- Dataset section -
====

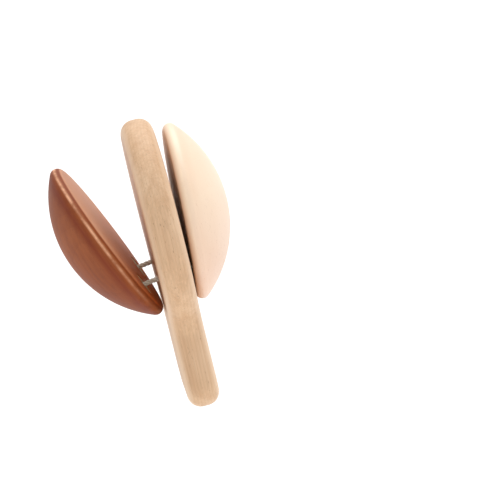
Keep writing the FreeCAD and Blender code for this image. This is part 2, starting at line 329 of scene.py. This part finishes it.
def shell_wear_and_painted_light(tones):
    """A shell's tones: its face paler towards the free end and darker towards the cords as painted
    light and shade, a light rim line that is partly rim wear and partly a painted highlight,
    darker bands by the rim as painted shade, and a paler free end as a painted highlight.
    """
    def apply(tree, tone, place):
        parts = tree.nodes.new("ShaderNodeSeparateXYZ")
        tree.links.new(place, parts.inputs[0])
        height = parts.outputs[2]
        upward = ramp(tree, math_node(tree, "MULTIPLY_ADD", parts.outputs[1], 15.0, 0.5),
                      (0.1, 0.0), (0.7, 1.0))
        # A paler free end: painted highlight.
        tip_highlight = math_node(tree, "MULTIPLY", upward, tones["tip_highlight_depth"])
        tone = mix(tree, tip_highlight, tone, tones["tip_highlight"])
        # The face: paler towards the free end and darker towards the cords, as painted light and
        # shade.
        flat = math_node(tree, "MULTIPLY_ADD", height, -1800.0, 1.6)
        flat = ramp(tree, flat, (0.0, 0.0), (1.0, tones["face_depth"]))
        tone = mix(tree, flat, tone, mix(tree, upward, tones["shaded_low_face"], tones["face"]))
        # Darker bands by the rim, one on the dome and one at the face's edge: painted shade.
        for band, depth in ((RIM_SHADE_HIGH, 1.0), (RIM_SHADE_LOW, 0.6)):
            painted_rim_shade = math_node(tree, "MULTIPLY", stripe(tree, height, *band),
                                 depth * tones["painted_rim_shade_depth"])
            tone = mix(tree, painted_rim_shade, tone, tones["painted_rim_shade"])
        # A light line along the rim, stronger towards the free end and broken into patches: partly
        # rim wear, partly painted highlight.
        patches = ramp(tree, noise(tree, place, (160, 160, 160), 3.0, 0.6),
                       (0.38, 0.3), (0.60, 1.0))
        wear_and_light_share = math_node(tree, "MULTIPLY_ADD", upward, 0.82, 0.06)
        rim_wear_and_highlight = math_node(tree, "MULTIPLY", stripe(tree, height, *RIM_LINE), patches)
        return mix(tree, math_node(tree, "MULTIPLY", rim_wear_and_highlight, wear_and_light_share), tone, tones["rim_wear_and_highlight"])
    return apply


def board_wear_and_painted_light(tree, tone, place):
    """Tones of the board: a patchy handling wear tone on the grip, and the rounded edges painted
    paler as painted light that lifts the shade along them.
    """
    parts = tree.nodes.new("ShaderNodeSeparateXYZ")
    tree.links.new(place, parts.inputs[0])
    grip = ramp(tree, math_node(tree, "MULTIPLY_ADD", parts.outputs[2], -12.0, 0.55),
                (0.25, 0.0), (0.75, 1.0))
    patches = ramp(tree, noise(tree, place, (60, 60, 30), 3.0, 0.6), (0.42, 0.0), (0.66, 1.0))
    wear = math_node(tree, "MULTIPLY", math_node(tree, "MULTIPLY", grip, patches), 0.22)
    tone = mix(tree, wear, tone, BOARD_LOOK["ring"])
    # The rounded edges painted paler: painted light that lifts the shade along them.
    aside = math_node(tree, "ABSOLUTE", parts.outputs[0])
    edge = ramp(tree, math_node(tree, "MULTIPLY", aside, EDGE_UNITS), *EDGE_STOPS)
    return mix(tree, edge, tone, srgb(242, 214, 184))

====

- Written request -
Copy out the whole listing exactly as written.

- Written answer -
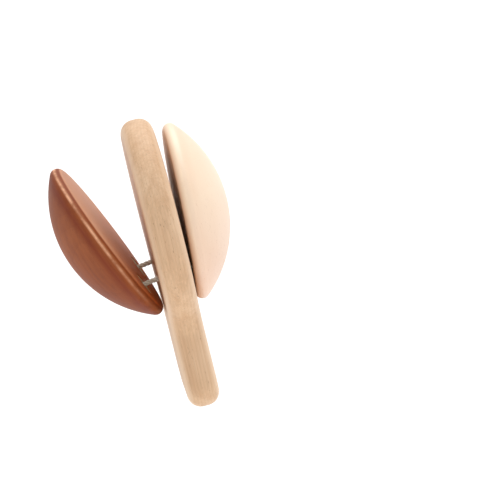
Keep writing the FreeCAD and Blender code for this image. This is part 2, starting at line 329 of scene.py. This part finishes it.
def shell_wear_and_painted_light(tones):
    """A shell's tones: its face paler towards the free end and darker towards the cords as painted
    light and shade, a light rim line that is partly rim wear and partly a painted highlight,
    darker bands by the rim as painted shade, and a paler free end as a painted highlight.
    """
    def apply(tree, tone, place):
        parts = tree.nodes.new("ShaderNodeSeparateXYZ")
        tree.links.new(place, parts.inputs[0])
        height = parts.outputs[2]
        upward = ramp(tree, math_node(tree, "MULTIPLY_ADD", parts.outputs[1], 15.0, 0.5),
                      (0.1, 0.0), (0.7, 1.0))
        # A paler free end: painted highlight.
        tip_highlight = math_node(tree, "MULTIPLY", upward, tones["tip_highlight_depth"])
        tone = mix(tree, tip_highlight, tone, tones["tip_highlight"])
        # The face: paler towards the free end and darker towards the cords, as painted light and
        # shade.
        flat = math_node(tree, "MULTIPLY_ADD", height, -1800.0, 1.6)
        flat = ramp(tree, flat, (0.0, 0.0), (1.0, tones["face_depth"]))
        tone = mix(tree, flat, tone, mix(tree, upward, tones["shaded_low_face"], tones["face"]))
        # Darker bands by the rim, one on the dome and one at the face's edge: painted shade.
        for band, depth in ((RIM_SHADE_HIGH, 1.0), (RIM_SHADE_LOW, 0.6)):
            painted_rim_shade = math_node(tree, "MULTIPLY", stripe(tree, height, *band),
                                 depth * tones["painted_rim_shade_depth"])
            tone = mix(tree, painted_rim_shade, tone, tones["painted_rim_shade"])
        # A light line along the rim, stronger towards the free end and broken into patches: partly
        # rim wear, partly painted highlight.
        patches = ramp(tree, noise(tree, place, (160, 160, 160), 3.0, 0.6),
                       (0.38, 0.3), (0.60, 1.0))
        wear_and_light_share = math_node(tree, "MULTIPLY_ADD", upward, 0.82, 0.06)
        rim_wear_and_highlight = math_node(tree, "MULTIPLY", stripe(tree, height, *RIM_LINE), patches)
        return mix(tree, math_node(tree, "MULTIPLY", rim_wear_and_highlight, wear_and_light_share), tone, tones["rim_wear_and_highlight"])
    return apply


def board_wear_and_painted_light(tree, tone, place):
    """Tones of the board: a patchy handling wear tone on the grip, and the rounded edges painted
    paler as painted light that lifts the shade along them.
    """
    parts = tree.nodes.new("ShaderNodeSeparateXYZ")
    tree.links.new(place, parts.inputs[0])
    grip = ramp(tree, math_node(tree, "MULTIPLY_ADD", parts.outputs[2], -12.0, 0.55),
                (0.25, 0.0), (0.75, 1.0))
    patches = ramp(tree, noise(tree, place, (60, 60, 30), 3.0, 0.6), (0.42, 0.0), (0.66, 1.0))
    wear = math_node(tree, "MULTIPLY", math_node(tree, "MULTIPLY", grip, patches), 0.22)
    tone = mix(tree, wear, tone, BOARD_LOOK["ring"])
    # The rounded edges painted paler: painted light that lifts the shade along them.
    aside = math_node(tree, "ABSOLUTE", parts.outputs[0])
    edge = ramp(tree, math_node(tree, "MULTIPLY", aside, EDGE_UNITS), *EDGE_STOPS)
    return mix(tree, edge, tone, srgb(242, 214, 184))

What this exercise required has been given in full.